» DATASET ENTRIES:
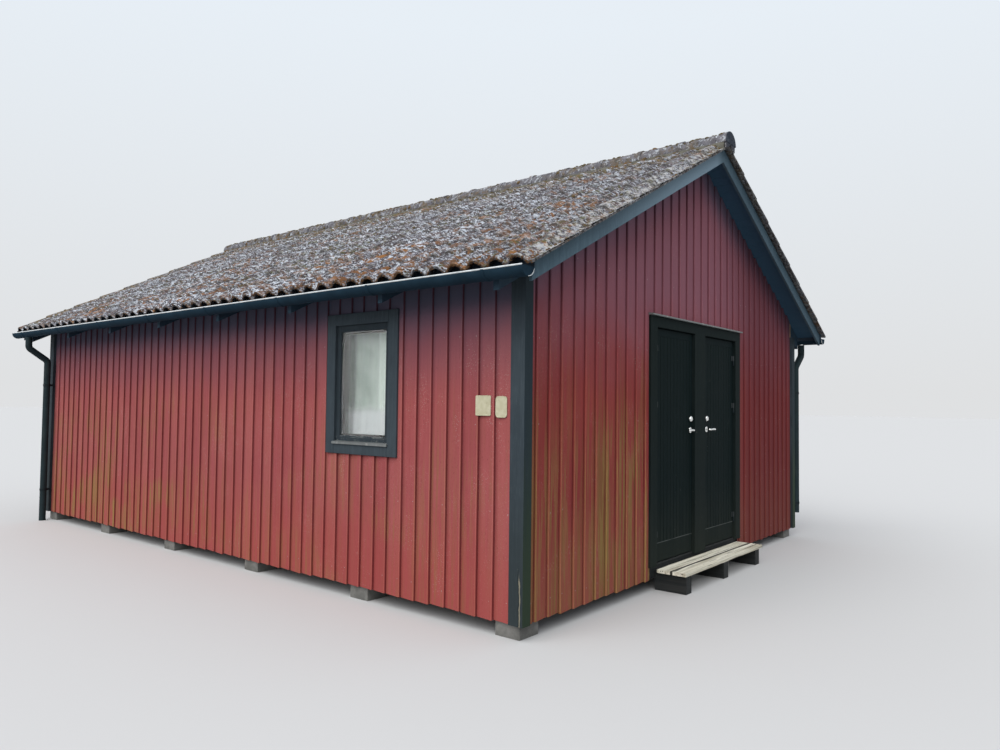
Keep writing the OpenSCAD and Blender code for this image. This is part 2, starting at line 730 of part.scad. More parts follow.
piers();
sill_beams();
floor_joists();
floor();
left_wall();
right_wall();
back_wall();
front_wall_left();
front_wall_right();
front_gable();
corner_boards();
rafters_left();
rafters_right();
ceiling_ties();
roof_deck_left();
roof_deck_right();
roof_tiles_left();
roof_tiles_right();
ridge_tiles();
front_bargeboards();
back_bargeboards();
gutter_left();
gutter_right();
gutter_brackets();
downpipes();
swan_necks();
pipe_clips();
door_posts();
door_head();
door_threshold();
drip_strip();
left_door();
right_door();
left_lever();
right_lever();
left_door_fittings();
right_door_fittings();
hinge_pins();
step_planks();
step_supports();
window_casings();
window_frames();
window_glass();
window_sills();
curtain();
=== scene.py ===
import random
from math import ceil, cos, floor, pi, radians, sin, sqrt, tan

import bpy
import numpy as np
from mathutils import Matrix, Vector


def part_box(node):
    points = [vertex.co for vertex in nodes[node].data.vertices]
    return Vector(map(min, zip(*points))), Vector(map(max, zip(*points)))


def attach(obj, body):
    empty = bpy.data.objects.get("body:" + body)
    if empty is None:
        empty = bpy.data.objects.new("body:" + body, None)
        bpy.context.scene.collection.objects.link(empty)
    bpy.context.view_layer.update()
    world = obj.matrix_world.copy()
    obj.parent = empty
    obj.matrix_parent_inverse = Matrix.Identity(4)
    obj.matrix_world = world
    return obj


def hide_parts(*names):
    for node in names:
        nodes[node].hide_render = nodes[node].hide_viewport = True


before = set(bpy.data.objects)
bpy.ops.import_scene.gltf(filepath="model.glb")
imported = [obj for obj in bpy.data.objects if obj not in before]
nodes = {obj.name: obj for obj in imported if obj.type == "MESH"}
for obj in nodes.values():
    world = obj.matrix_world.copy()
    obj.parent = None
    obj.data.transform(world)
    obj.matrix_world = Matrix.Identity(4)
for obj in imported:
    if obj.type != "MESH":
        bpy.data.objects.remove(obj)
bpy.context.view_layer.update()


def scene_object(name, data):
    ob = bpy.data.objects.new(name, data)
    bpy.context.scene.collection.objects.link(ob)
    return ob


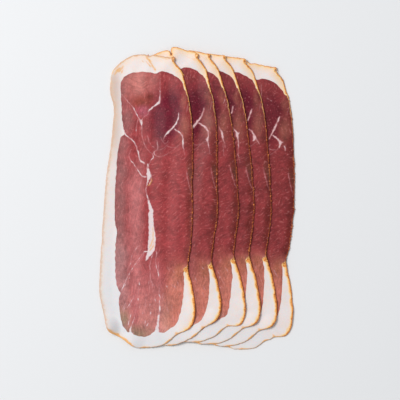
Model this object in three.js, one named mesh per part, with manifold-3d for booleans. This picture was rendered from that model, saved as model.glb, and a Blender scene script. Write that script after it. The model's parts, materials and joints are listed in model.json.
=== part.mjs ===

» INSTRUCTIONS FOR THE TASK:
Output exactly one stretch of the listing: from the line containing "door_posts();" through the line containing "obj.matrix_parent_inverse = Matrix.Identity(4)", both end lines included.

» WRITTEN RESPONSE:
door_posts();
door_head();
door_threshold();
drip_strip();
left_door();
right_door();
left_lever();
right_lever();
left_door_fittings();
right_door_fittings();
hinge_pins();
step_planks();
step_supports();
window_casings();
window_frames();
window_glass();
window_sills();
curtain();
=== scene.py ===
import random
from math import ceil, cos, floor, pi, radians, sin, sqrt, tan

import bpy
import numpy as np
from mathutils import Matrix, Vector


def part_box(node):
    points = [vertex.co for vertex in nodes[node].data.vertices]
    return Vector(map(min, zip(*points))), Vector(map(max, zip(*points)))


def attach(obj, body):
    empty = bpy.data.objects.get("body:" + body)
    if empty is None:
        empty = bpy.data.objects.new("body:" + body, None)
        bpy.context.scene.collection.objects.link(empty)
    bpy.context.view_layer.update()
    world = obj.matrix_world.copy()
    obj.parent = empty
    obj.matrix_parent_inverse = Matrix.Identity(4)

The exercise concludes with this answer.